For everything else, though, from office software to creative software like Photoshop to web browsing with a ridiculous number of tabs open, it was lovely and speedy. The only niggle was that I did find the fans kicking in a lot, which led to some distracting noise, although this was during June-July 2023, which has been unseasonably warm for the UK.
The ASUS Zenbook 14x Flip comes with a 75Wh battery and claims 15 hours of battery life with mixed use, which was pretty much my experience. I found that doing my normal work, which I spend around seven to eight hours a day on, there was usually at least 50 per cent battery life left at the end of the day. In my standard test running a movie on a loop through headphones and at 50 per cent brightness, it managed eight hours and two minutes, which isn't amazing but will be okay for most people.
ASUS Zenbook 14x Flip: Connectivity
Ultrabooks are notoriously light on ports, so if we're grading on a curve, the ASUS Zenbook 14x Flip does pretty well in this respect.

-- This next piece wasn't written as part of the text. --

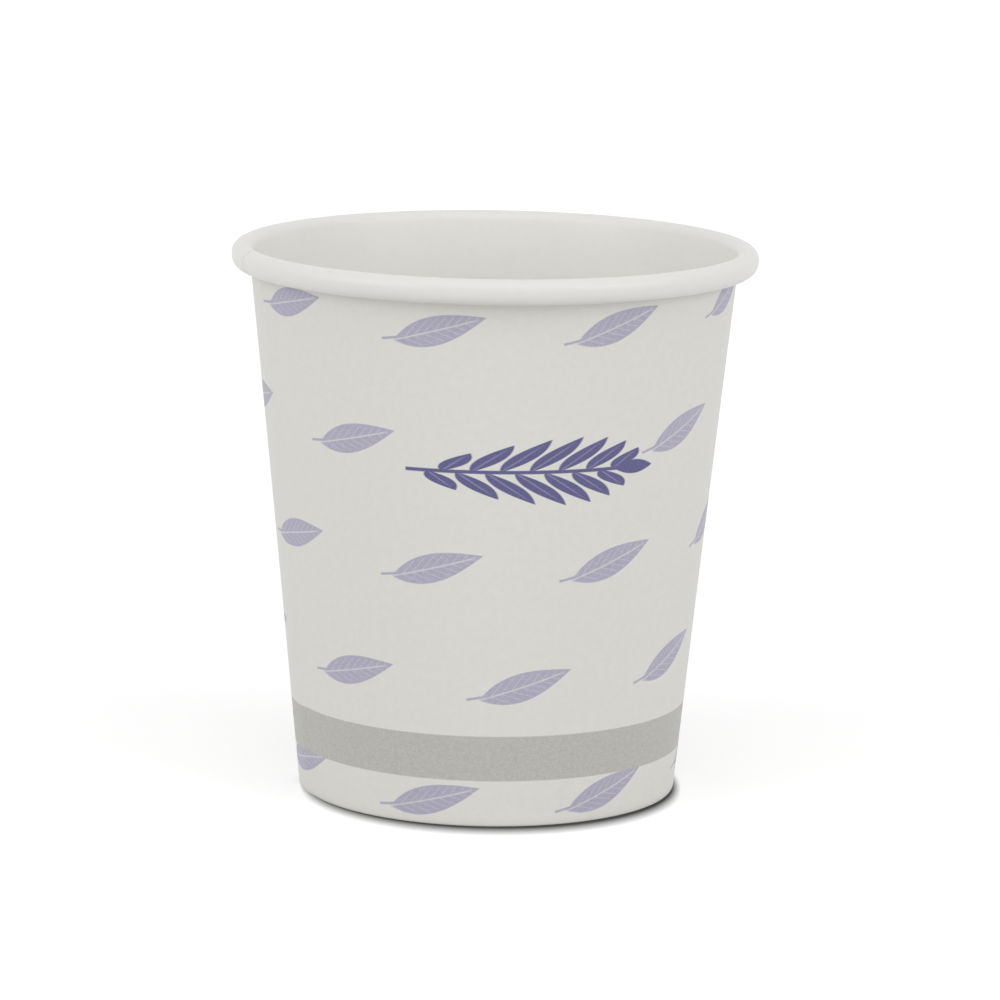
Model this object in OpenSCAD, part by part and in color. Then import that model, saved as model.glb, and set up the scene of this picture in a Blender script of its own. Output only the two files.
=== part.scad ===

On the left, there's just one USB 3.2 Gen 2 Type-A port.
But on the opposite side, you'll find 2x Thunderbolt 4/USB-C ports, both of which support power delivery or an external display, along with an HDMI 2.1 TMDS slot, and a 3.5mm combo audio jack.
That said, because desk is set up with the power socket on the left, I personally found it annoying that you can only plug this laptop in on the right. I can't be alone in this regard.
Should I buy the ASUS Zenbook 14x Flip?
The ASUS Zenbook 14x Flip has a lot to offer. A beautiful OLED display, a powerful processor, a long battery life, a slim and lightweight convertible design, a great keyboard and trackpad and a decent set of ports. We wouldn't recommend it for heavy-duty 3D work or similar resource-intensive creative work, and it shouldn't be considered a gaming laptop. But otherwise if you value a high-end display, portability and the flexibility of a convertible touchscreen laptop, you won't go far wrong here.